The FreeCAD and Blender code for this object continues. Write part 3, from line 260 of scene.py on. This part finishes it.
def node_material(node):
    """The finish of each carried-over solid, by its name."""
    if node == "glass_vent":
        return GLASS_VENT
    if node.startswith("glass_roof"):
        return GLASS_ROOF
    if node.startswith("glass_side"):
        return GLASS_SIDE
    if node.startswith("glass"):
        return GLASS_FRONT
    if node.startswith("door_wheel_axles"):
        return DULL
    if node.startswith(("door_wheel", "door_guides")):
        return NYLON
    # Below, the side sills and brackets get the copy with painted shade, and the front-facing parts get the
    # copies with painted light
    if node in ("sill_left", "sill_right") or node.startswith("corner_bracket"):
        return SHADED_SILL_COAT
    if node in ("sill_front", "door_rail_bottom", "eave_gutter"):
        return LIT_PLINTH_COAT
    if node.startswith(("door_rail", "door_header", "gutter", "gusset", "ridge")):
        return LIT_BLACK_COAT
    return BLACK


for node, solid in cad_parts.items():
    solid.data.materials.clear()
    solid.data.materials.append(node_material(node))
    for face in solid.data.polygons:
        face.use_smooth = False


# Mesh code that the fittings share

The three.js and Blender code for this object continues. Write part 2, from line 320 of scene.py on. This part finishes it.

☆ ☆ ☆ ☆

§ Exercise prompt
All of the entries must be written out exactly as they stand.

§ Full solution
The FreeCAD and Blender code for this object continues. Write part 3, from line 260 of scene.py on. This part finishes it.
def node_material(node):
    """The finish of each carried-over solid, by its name."""
    if node == "glass_vent":
        return GLASS_VENT
    if node.startswith("glass_roof"):
        return GLASS_ROOF
    if node.startswith("glass_side"):
        return GLASS_SIDE
    if node.startswith("glass"):
        return GLASS_FRONT
    if node.startswith("door_wheel_axles"):
        return DULL
    if node.startswith(("door_wheel", "door_guides")):
        return NYLON
    # Below, the side sills and brackets get the copy with painted shade, and the front-facing parts get the
    # copies with painted light
    if node in ("sill_left", "sill_right") or node.startswith("corner_bracket"):
        return SHADED_SILL_COAT
    if node in ("sill_front", "door_rail_bottom", "eave_gutter"):
        return LIT_PLINTH_COAT
    if node.startswith(("door_rail", "door_header", "gutter", "gusset", "ridge")):
        return LIT_BLACK_COAT
    return BLACK


for node, solid in cad_parts.items():
    solid.data.materials.clear()
    solid.data.materials.append(node_material(node))
    for face in solid.data.polygons:
        face.use_smooth = False


# Mesh code that the fittings share

The three.js and Blender code for this object continues. Write part 2, from line 320 of scene.py on. This part finishes it.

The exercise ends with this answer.